--- BEGIN PROVIDED MATERIAL ---
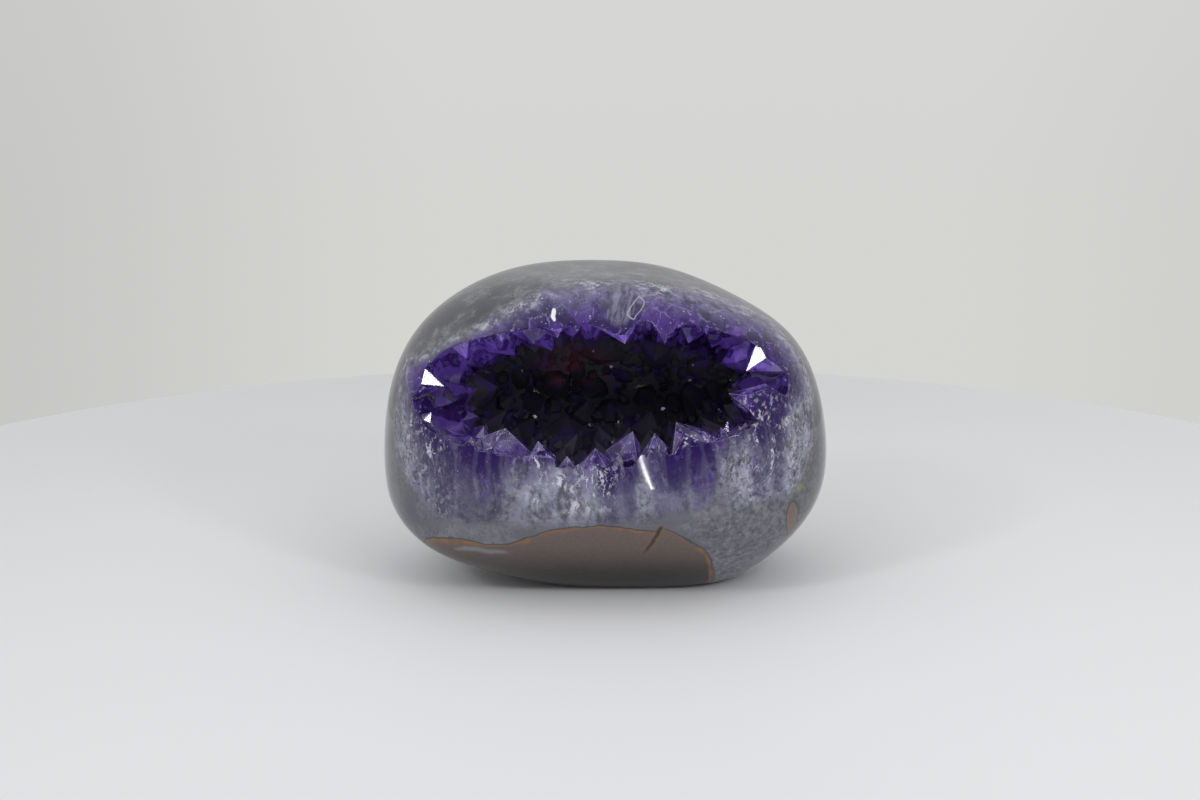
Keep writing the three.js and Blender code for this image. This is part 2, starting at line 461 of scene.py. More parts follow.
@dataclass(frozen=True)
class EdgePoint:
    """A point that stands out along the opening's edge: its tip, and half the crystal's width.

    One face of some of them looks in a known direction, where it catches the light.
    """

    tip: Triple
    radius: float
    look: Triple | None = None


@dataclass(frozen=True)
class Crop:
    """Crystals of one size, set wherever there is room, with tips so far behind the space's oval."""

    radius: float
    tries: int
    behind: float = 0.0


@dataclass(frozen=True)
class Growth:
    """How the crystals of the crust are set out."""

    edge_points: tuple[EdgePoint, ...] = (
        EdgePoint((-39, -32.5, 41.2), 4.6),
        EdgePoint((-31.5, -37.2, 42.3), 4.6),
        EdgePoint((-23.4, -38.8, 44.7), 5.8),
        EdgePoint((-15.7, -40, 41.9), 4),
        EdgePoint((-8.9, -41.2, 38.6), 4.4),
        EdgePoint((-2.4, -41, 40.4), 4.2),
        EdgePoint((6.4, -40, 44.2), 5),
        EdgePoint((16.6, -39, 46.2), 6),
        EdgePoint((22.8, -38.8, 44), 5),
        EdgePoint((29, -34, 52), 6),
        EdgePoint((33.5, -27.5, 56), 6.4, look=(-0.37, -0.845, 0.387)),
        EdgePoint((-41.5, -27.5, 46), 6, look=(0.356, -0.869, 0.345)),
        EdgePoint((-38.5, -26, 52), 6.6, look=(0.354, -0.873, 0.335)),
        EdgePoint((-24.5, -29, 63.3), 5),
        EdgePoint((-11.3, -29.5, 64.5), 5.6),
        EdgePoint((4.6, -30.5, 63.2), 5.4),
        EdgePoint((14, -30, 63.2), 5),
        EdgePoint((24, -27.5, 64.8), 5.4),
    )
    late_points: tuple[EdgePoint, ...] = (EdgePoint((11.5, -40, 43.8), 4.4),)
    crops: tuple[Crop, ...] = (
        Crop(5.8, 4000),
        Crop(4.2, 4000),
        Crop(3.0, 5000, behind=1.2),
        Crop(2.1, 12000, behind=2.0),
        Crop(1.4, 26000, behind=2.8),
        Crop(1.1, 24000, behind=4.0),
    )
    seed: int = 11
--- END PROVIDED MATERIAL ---
== THE PROBLEM ==
Please print exactly what appears from the first line of the data through the line with "the crystals of", including both of those lines and nothing past them.

== FULL SOLUTION ==
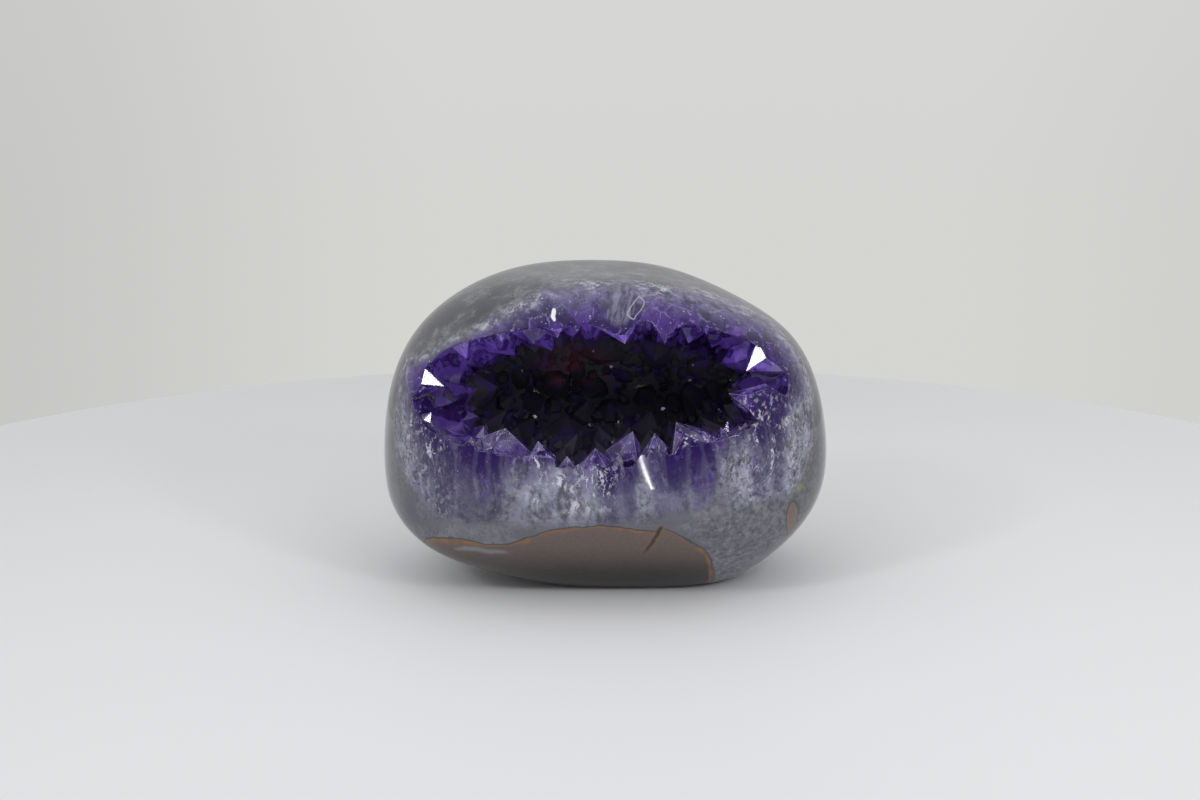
Keep writing the three.js and Blender code for this image. This is part 2, starting at line 461 of scene.py. More parts follow.
@dataclass(frozen=True)
class EdgePoint:
    """A point that stands out along the opening's edge: its tip, and half the crystal's width.

    One face of some of them looks in a known direction, where it catches the light.
    """

    tip: Triple
    radius: float
    look: Triple | None = None


@dataclass(frozen=True)
class Crop:
    """Crystals of one size, set wherever there is room, with tips so far behind the space's oval."""

    radius: float
    tries: int
    behind: float = 0.0


@dataclass(frozen=True)
class Growth:
    """How the crystals of the crust are set out."""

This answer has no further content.